Monday, February 01, 2010

The IPCC and the WWF

A couple of weeks ago it came out that part of the IPCC's 2007 report was exaggerated. The report claimed that Himalayan glaciers would melt completely by 2035 and it claimed a 90% confidence in that claim. It turned out that this claim started as an off-the-cuff remark by an activist. It was included in an article and picked up by a position paper put out by the World Wildlife Fund (WWF). The truth is that it is impossible for the glaciers to melt that fast and only a small subset of the Himalayan glaciers are even being monitored.

The IPCC claimed that this was a last-minute addition to the report which had bypassed the normal review process. That left the hanging question, was this an isolated incident? The answer is that it was not isolated.

The IPCC report claimed that 40% of the world's rain forests will be destroyed by global warming. The basis for this claim? Another paper produced by the WWF. Again, the WWF quoted a paper that was fundamentally flawed. In this case, it used figures from logging and drought and applied them to climate.

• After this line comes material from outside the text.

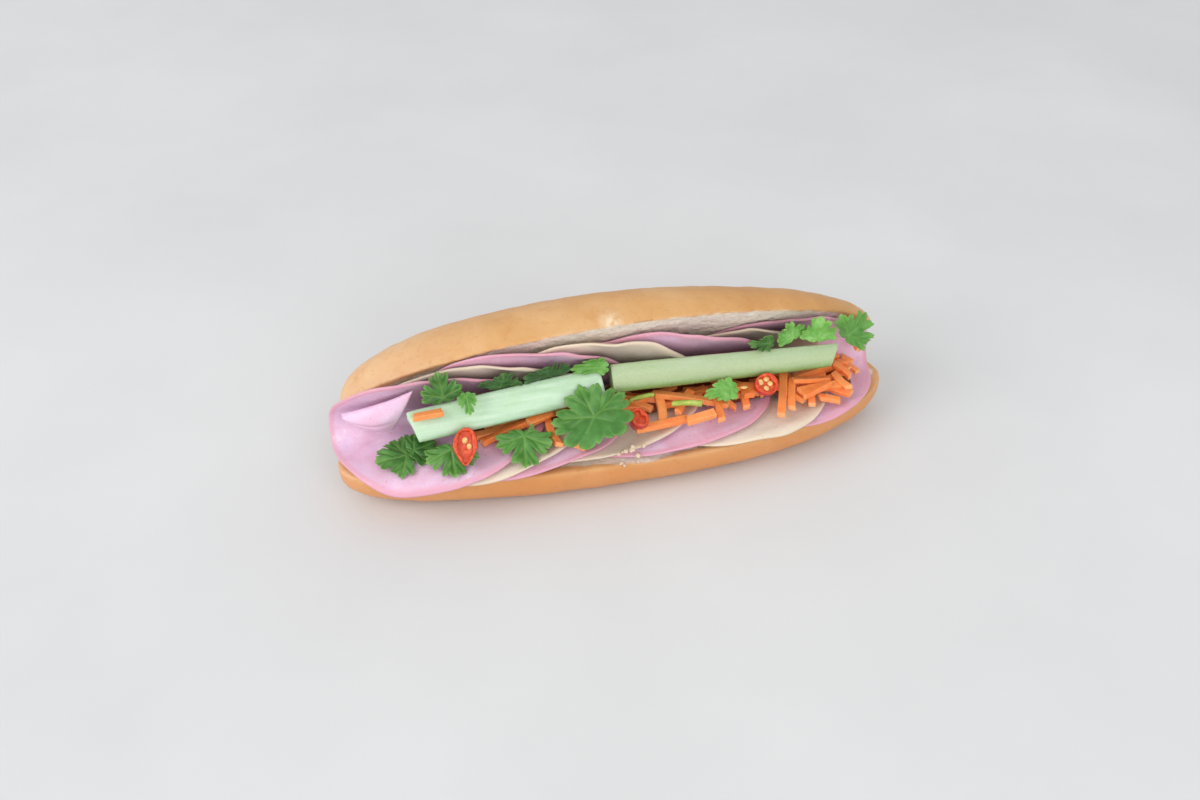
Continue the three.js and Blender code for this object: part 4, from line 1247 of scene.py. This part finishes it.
# By number. cut is how deep the cuts between the lobes are, cup lifts the edge, spread widens the leaf, and
# base fills it out round its stalk. The leaves that lie in shade behind the batons get painted shade, a
# darker green.
LEAVES = [
    dict(at=(-86.5, -10.8, 24), size=21, heading=95, tone=0.15, cut=0.15),
    dict(at=(-83.8, -10.5, 25.5), size=16, heading=-75, tilt=12, tone=0.0, cut=0.05),
    dict(at=(-70.0, -17.2, 29), size=20, heading=178, tilt=28, tone=0.3),
    dict(at=(-42.2, -17.7, 30.5), size=22, heading=172, tilt=25, tone=0.35),
    dict(at=(40.8, -15.8, 36.8), size=20, spread=0.45, heading=97, tilt=40, tone=1.0, cut=0.1, cup=0.06),
    dict(at=(-16, -23, 39), size=22, spread=1.42, base=5, heading=15, tilt=36, tone=0.25, cut=0.12,
         crumple=0.14, cup=-0.02),
    dict(at=(-70.5, -8.6, 47.6), size=19, spread=0.85, heading=5, tilt=78, tone=0.05),
    dict(at=(-62.2, -12.2, 49.4), size=12, spread=0.6, heading=185, tilt=50, tone=0.6),
    dict(at=(-48.5, -6.7, 47), size=13, spread=1.3, heading=-12, tilt=78, tone=0.0, painted_shade=0.4, cut=0.2),
    dict(at=(-30, -6.5, 49), size=11, spread=1.7, heading=10, tilt=78, tone=0.0, painted_shade=0.5, cut=0.2),
    dict(at=(-9.3, -7.4, 49.8), size=21, spread=0.4, heading=85, tilt=70, tone=0.75, cut=0.2),
    dict(at=(59, -6.2, 48.6), size=15.5, spread=0.45, heading=82, tilt=75, tone=0.1, painted_shade=0.25, crumple=0.3),
    dict(at=(67.9, -6.8, 50.5), size=12.5, heading=25, tilt=76, tone=0.9, crumple=0.4, cut=0.2, cup=0.1),
    dict(at=(78, -8.2, 49.5), size=15, heading=-8, tilt=76, tone=1.0, crumple=0.4, cut=0.2, cup=0.1),
    dict(at=(92, -6.6, 47.2), size=19, heading=-48, tilt=72, tone=0.45, crumple=0.4, cut=0.25, cup=0.08),
]
RESTING = 5  # the first leaves lie on what is under them, the others lean
LOBES = np.radians([-68, 0, 68])
LOBE_HALF_SPAN = math.radians(34)
LOBE_SIZE = (0.9, 1.0, 0.9)
LOBE_LENGTH = 0.62
LOBE_ARCH = 0.12  # how much a lobe falls off to its sides
LOBE_CUT = 0.4  # how deep the cuts between the lobes are
TOOTH_DEPTH = 0.2
NICK_DEPTH = 0.05  # of the small notches between the teeth's own tips
LEAF_BASE = ([102, 128, 180], [0.48, 0.32, 0.12])  # angle and radius round the stalk
FULL_BASE = 0.85  # the largest radius there
PLEAT_WIDTH = 3.0  # of the folds along the veins, in widths of the veins
PLEAT_DEPTH = 0.05  # these four in sizes of the leaf
CRUMPLE = 0.18
CUP = 0.04
FRILL = 0.025  # of the edge
VEIN_DEPTH = 0.22
THIN_EDGE = 0.35  # of the thickness
VEIN_WIDTH = (0.16, 0.012)  # in millimetres, and how much wider for each of the leaf's size
LEAF_SIDES = 240
LEAF_RINGS = 16
LEAF_REACH = 0.8  # within which it clears what it lies on, and by how much
LEAF_GAP = 0.21


def toothed(turn):
    """Blunt teeth, one to each half turn."""
    return 1 - TOOTH_DEPTH * (1 - np.sqrt(np.abs(np.cos(turn))))


def leaf_outline(shape, rng):
    """Radius over the angle: three lobes with three blunt teeth each, and a wedge to the stalk."""
    angle = np.linspace(-math.pi, math.pi, LEAF_SIDES, endpoint=False)
    radius = np.interp(np.degrees(np.abs(angle)), *LEAF_BASE) * shape.get("base", 1)
    radius = np.minimum(radius, FULL_BASE)
    if "base" in shape:
        radius = radius * toothed(6 * angle)
    for middle, size in zip(LOBES, LOBE_SIZE):
        s = (angle - middle) / LOBE_HALF_SPAN
        arch = 1 - LOBE_ARCH * s * s
        teeth = toothed(1.5 * math.pi * s)
        nicks = 1 - NICK_DEPTH * (1 - np.abs(np.cos(4.5 * math.pi * s + rng.uniform(-0.3, 0.3))))
        cut = 1 - shape.get("cut", LOBE_CUT) * smoothstep(np.abs(s), 0.74, 1)
        lobe = size * rng.uniform(0.94, 1.0) * arch * teeth * nicks * cut
        radius = np.where(np.abs(s) <= 1, lobe, radius)
    return angle, radius


def leaf_veins():
    """Lines of the leaf's veins in its own plane, each with its width."""
    lines = []
    for middle, size in zip(LOBES, LOBE_SIZE):
        lines.append((0.0, 0.0, middle, size * 0.97, 1.0))
        for side in (-1, 1):
            tip = middle + side * LOBE_HALF_SPAN * 0.66
            lines.append((middle, size * 0.3, tip, size * 0.8, 0.7))
            lines.append((middle, size * 0.58, middle + side * LOBE_HALF_SPAN * 0.27, size * 0.86, 0.5))
            fork = middle + side * LOBE_HALF_SPAN * 0.38
            lines.append((fork, size * 0.55, tip + side * 0.18, size * 0.62, 0.45))
    for side in (-1, 1):
        lines.append((0.0, 0.0, side * math.radians(128), 0.5, 0.6))
    return lines


VEINS = leaf_veins()


def vein_share(flat, size, widening=1.0):
    """How near each point of the leaf's plane is to a vein, from 0 to 1."""
    share = np.zeros(flat.shape[:-1])
    reach = (VEIN_WIDTH[0] + VEIN_WIDTH[1] * size) * widening
    for a, r, b, s, width in VEINS:
        start = np.array([math.sin(a), math.cos(a)]) * r * LOBE_LENGTH * size
        end = np.array([math.sin(b), math.cos(b)]) * s * LOBE_LENGTH * size
        along = np.clip(((flat - start) @ (end - start)) / max((end - start) @ (end - start), 1e-9), 0, 1)
        distance = np.linalg.norm(flat - (start + along[..., None] * (end - start)), axis=-1)
        share = np.maximum(share, width * np.exp(-(distance / reach) ** 2))
    return share


def spread(lift):
    """Softens a needed lift over the leaf without going under it."""
    soft = lift.copy()
    for _ in range(12):
        around = (np.roll(soft, 1, 1) + np.roll(soft, -1, 1)) / 2
        inner = np.concatenate([soft[:1], soft[:-1]])
        outer = np.concatenate([soft[1:], soft[-1:]])
        soft = np.maximum(lift, (around + inner + outer + soft) / 4)
    return soft


def leaf(look, index, ground, stack):
    shape = LEAVES[index]
    name = f"coriander_leaf_{index + 1:02d}"
    size, at = shape["size"], np.array(shape["at"], float)
    angle, outline = leaf_outline(shape, np.random.default_rng(100 + index))
    ring = np.linspace(0, 1, LEAF_RINGS)[:, None]
    reach = ring * outline * LOBE_LENGTH
    flat = np.stack([reach * np.sin(angle) * shape.get("spread", 1), reach * np.cos(angle)], -1) * size
    vein = vein_share(flat, size)
    rho = reach / LOBE_LENGTH
    seeded = np.concatenate([flat, np.full(flat.shape[:-1] + (1,), 40.0 * index)], -1)
    wave = shape.get("crumple", CRUMPLE) * noise(seeded, size * 0.42, 2) * rho ** 1.2
    frill = FRILL * np.sin(9 * angle + 3 * np.sin(2 * angle + index)) * rho ** 2
    pleat = PLEAT_DEPTH * vein_share(flat, size, PLEAT_WIDTH) * rho ** 0.5
    height = size * (shape.get("cup", CUP) * rho ** 2 + wave + frill - pleat) - VEIN_DEPTH * vein
    turn = rotation(shape.get("tilt", 0), shape["heading"])
    faces = []
    for lift in (LEAF_THICKNESS, 0.0):
        taper = lift * (THIN_EDGE + (1 - THIN_EDGE) * (1 - ring ** 3))
        local = np.concatenate([flat, (height + taper)[..., None]], -1)
        points = local @ turn.T + at
        if index >= RESTING:
            points[..., 1] -= spread(clear_of_stack(points, stack, GAP + lift)) / math.sin(GAPE)
        under = ground.highest(points[..., 0], points[..., 1], LEAF_REACH) + LEAF_GAP + lift
        points[..., 2] += spread(np.maximum(under - points[..., 2], 0))
        faces.append(points)
    points, polygons = closed_disc(*faces)
    edge = disc_values(np.broadcast_to(smoothstep(ring, 0.85, 1.0), vein.shape))
    tone, painted_shade = (np.full(len(points), shape.get(key, 0)) for key in ("tone", "painted_shade"))
    values = dict(vein=disc_values(vein), edge=edge, tone=tone, painted_shade=painted_shade)
    make_piece(name + "_blade", points, polygons, [look], [name], "coriander", values)
    return faces[0]


STEMS = [
    ("coriander_stem_1", (17, -15, 27.5, -20.5), 1.2),
    ("coriander_stem_2", (1, -10.5, 10.5, -12), 0.9),
]


def stem(look, name, line, radius, ground):
    rng = np.random.default_rng(int(radius * 10))
    angle = np.linspace(0, 2 * math.pi, 14, endpoint=False)
    section = np.stack([radius * np.cos(angle), radius * (1 + np.sin(angle))], 1)
    rings = strand(line, section, on_ground(ground), rng, bend=0.6)
    points, faces = loft(rings)
    make_piece(name + "_stalk", points, faces, [look], [name], "coriander")
    ground.add(rings)


# ---------------- crumbs

# Middle and spread of the places where crumbs lie, and how many.
CRUMB_HEAPS = [((-6.5, -28), (2.2, 0.8), 5), ((-1, -27.6), (1.8, 1.2), 8)]
CRUMB_RADIUS = (0.5, 1.1)
CRUMB_SUNK = 0.3  # of their radius
CRUMB_PALENESS = 0.6  # 0 as the crust, 1 as the inside of the bread
LOOSE_SEED_AT = (45.5, -17)


def crumb_body(rng, radius):
    """A small torn lump, as rings from pole to pole."""
    body = unit_ball(9, 14, 0.1)
    size = radius * (1 + 0.8 * noise(body + rng.uniform(0, 90), 0.9))
    return body * size[..., None] * rng.uniform(0.75, 1.1, 3)


def crumbs(look, ground):
    rng = np.random.default_rng(31)
    parts = Parts()
    for middle, reach, count in CRUMB_HEAPS:
        for _ in range(count):
            x, y = rng.normal(middle, reach)
            body = crumb_body(rng, rng.uniform(*CRUMB_RADIUS))
            floor = max(ground.highest(x, y, 0.6), CUT_HEIGHT)
            lift = floor - body[..., 2].min() * (1 - CRUMB_SUNK)
            parts.add(*loft(body + [x, y, lift]), crumb=CRUMB_PALENESS)
    parts.piece("crumbs", [look], (), "bread")


def loose_seed(look, ground):
    rng = np.random.default_rng(41)
    x, y = LOOSE_SEED_AT
    body = seed_body(rng)
    lift = ground.highest(x, y, 1.2) - body[..., 2].min() + 0.1
    make_piece("loose_seed", *loft(body + [x, y, lift]), [look], (), "chilli")


# ---------------- the whole

def sandwich():
    bread_piece = bread()
    meats = dict(ham=ham_look(), pork_roll=pork_roll_look())
    ground = Ground()
    stack = Ground()
    for index in range(len(SLICES)):
        top = slice_piece(index, meats)
        ground.add(top[top[..., 2] < CARRIES_BELOW])
        add_in_front(stack, top[top[..., 2] > LEANS_ABOVE])
    ham_flap(meats["ham"])
    carrot = carrot_look()
    carrot_heap(carrot, ground)
    rng = np.random.default_rng(5)
    for name, line in LOOSE_SHREDS:
        laid_shred(carrot, name, line, ground, rng)
    green = coriander_look()
    for index in range(RESTING):
        ground.add(leaf(green, index, ground, stack))
    stalk = stem_look()
    for name, line, radius in STEMS:
        stem(stalk, name, line, radius, ground)
    chilli = [chilli_skin_look(), chilli_flesh_look(), chilli_seed_look()]
    for shape in CHILLI_SLICES:
        ground.add(chilli_slice(chilli, **shape))
    loose_seed(chilli[2], ground)
    crumbs(bread_piece.data.materials[0], ground)
    cucumber = cucumber_look()
    for shape in BATONS:
        piece = baton(cucumber, **shape)
        vertices = np.array([vertex.co for vertex in piece.data.vertices]) / MM - SHIFT
        ground.add(vertices)
    laid_shred(carrot, *SHRED_ON_BATON, ground, rng)
    for index in range(RESTING, len(LEAVES)):
        leaf(green, index, ground, stack)


# ---------------- floor, light and camera

CAMERA_AT = (-94.5, -359.6, 329.3)
CAMERA_TARGET = (-0.3, 33.0, 0.0)
CAMERA_LENS = 36.0
CAMERA_SENSOR = 36.0

# In metres in the row frame, as is the floor; power in watts.
KEY_LIGHT = dict(at=(-1.9, -0.6, 1.35), size=1.8, power=26)
FILL_LIGHT = dict(at=(0.2, -1.4, 0.8), size=1.6, power=9)
LIT_POINT = (0, 0, 0)
SURROUNDINGS = 0.66  # strength of the white light from all round
FLOOR_SIZE = 6


def floor():
    bpy.ops.mesh.primitive_plane_add(size=FLOOR_SIZE)
    plane = bpy.context.object
    plane.name = "floor"
    plane.data.materials.append(floor_look())


def aim(name, data, at, target):
    """Puts a light or a camera into the scene, turned towards target."""
    thing = bpy.data.objects.new(name, data)
    thing.location = at
    thing.rotation_euler = (Vector(target) - Vector(at)).to_track_quat("-Z", "Y").to_euler()
    bpy.context.collection.objects.link(thing)
    return thing


def area_light(name, at, size, power):
    light = bpy.data.lights.new(name, "AREA")
    light.shape = "DISK"
    light.size = size
    light.energy = power
    aim(name, light, at, LIT_POINT)


def studio():
    world = bpy.data.worlds.new("studio")
    world.use_nodes = True
    background = world.node_tree.nodes["Background"]
    background.inputs["Color"].default_value = (1.0, 1.0, 1.0, 1.0)
    background.inputs["Strength"].default_value = SURROUNDINGS
    bpy.context.scene.world = world
    bpy.context.scene.view_settings.view_transform = "Standard"
    area_light("key", **KEY_LIGHT)
    area_light("fill", **FILL_LIGHT)


def camera():
    lens = bpy.data.cameras.new("camera")
    lens.lens = CAMERA_LENS
    lens.sensor_width = CAMERA_SENSOR
    lens.sensor_fit = "HORIZONTAL"
    lens.clip_start = 0.01
    bpy.context.scene.camera = aim("camera", lens, place(CAMERA_AT), place(CAMERA_TARGET))


camera()
floor()
studio()
sandwich()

When the IPCC report report was released in 2007, there were rumors that the original draft hadn't been scary enough and that they were under pressure to make global warming sound much more dangerous and to assign confidence levels to the findings. I'm going to take the IPCC's word that the glacier claim was a last-minute addition and I'm going to speculate that the rain forest claim was a similar late addition.

The implication is that the original report was not going to force governments to make fundamental and painful changes. The authors of the various chapters were told to go back and include worst-case projections as the most likely. They may have been given a stack of WWF position papers. Regardless, bad information from pressure groups found its way into at least two chapters of the IPCC report.

It should come as no surprise that the WWF cherry-picks its figures to make a stronger case than the evidence supports. What is surprising is that anyone from the IPCC would rely on these papers. This should call into question everything in the IPCC report.

UPDATE: As I expected, there are dozens of places where the IPCC's only cited source is the WWF. See Donna Laframboise's blog for details.

UPDATE 2: Remember Climategate - the leaked emails from the prestigious Climate Research Unit of East Anglia University? The Guardian has poured through them and found that the figures the IPCC used for China were seriously flawed. China doesn't have a lot of weather stations. The question was how man of them were influenced by urban expansion as opposed to climate change. The IPCC relied on a paper that had problems. The words "screwed up" were used. This is the first real link between the leaked emails and the IPCC but, in the tiny world of climatologists, it probably will not be the last one.